2.4 Build and Deployment Processes

• Architecture: The build process uses GitHub Actions (linting with flake8, testing with pytest, packaging). Deployment can be on a local machine, dedicated servers, Docker containers, or Kubernetes.

• Threat Modeling:

  • Compromised Build Environment: If the GitHub Actions environment is compromised, an attacker could inject malicious code into the Locust package. (STRIDE: Tampering)
  • Vulnerable Dependencies: Locust depends on third-party libraries (e.g., Flask, gevent). If these libraries have vulnerabilities, Locust could be indirectly affected. (STRIDE: Various, depending on the vulnerability)
  • Unsigned Packages: If the packages uploaded to PyPI are not signed, an attacker could potentially replace them with malicious versions. (STRIDE: Tampering)
  • Insecure Deployment Configuration: Misconfigured deployments (e.g., exposing the web UI without authentication, using default credentials) could create vulnerabilities. (STRIDE: Various)

• Vulnerabilities:

  • Lack of SAST and dependency scanning in the CI/CD pipeline.
  • Potential for unsigned packages.
  • Deployment-specific vulnerabilities depending on the chosen method.
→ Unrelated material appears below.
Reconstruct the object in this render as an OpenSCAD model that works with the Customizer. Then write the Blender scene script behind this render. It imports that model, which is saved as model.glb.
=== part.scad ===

• Impact: Medium to High. Compromised builds or insecure deployments could lead to the execution of malicious code or unauthorized access to the Locust system.

• Mitigation Strategies:

  • SAST Integration: Integrate Static Application Security Testing (SAST) tools (e.g., Bandit, Snyk) into the GitHub Actions workflow to scan the Locust codebase for vulnerabilities.
  • Dependency Scanning: Integrate dependency scanning tools (e.g., pip-audit, Dependabot) to identify and update vulnerable dependencies. Automate this process.
  • SBOM Generation: Generate a Software Bill of Materials (SBOM) for each release to provide transparency about the included components and their versions.
  • Package Signing: Sign releases uploaded to PyPI using a tool like twine and a GPG key. This ensures the integrity of the packages.
  • Secure Deployment Guides: Provide detailed and secure deployment guides for each supported deployment method (local, Docker, Kubernetes). These guides should cover topics like:
    • Authentication and authorization for the web UI.
    • TLS encryption for master-worker communication.
    • Network security configurations.
    • Resource limits.
    • Running as a non-root user.
  • Kubernetes Security Best Practices: If deploying to Kubernetes, follow Kubernetes security best practices, including:
    • Using RBAC to restrict access to Locust resources.
    • Implementing network policies to limit network traffic.
    • Using pod security policies (or a Pod Security Admission controller) to enforce security constraints on pods.
    • Regularly updating Kubernetes and its components.
    • Using a secure container registry.
    • Scanning container images for vulnerabilities.

2.5 Integration with External Systems (Reporting)

• Architecture: Locust can send test results to external reporting systems (e.g., Graphite, Prometheus).

• Threat Modeling:

  • Data Exfiltration: If the communication with the reporting system is unencrypted, an attacker could intercept the test results. While test results themselves might not be highly sensitive, they could reveal information about the target system's performance and architecture. (STRIDE: Information Disclosure)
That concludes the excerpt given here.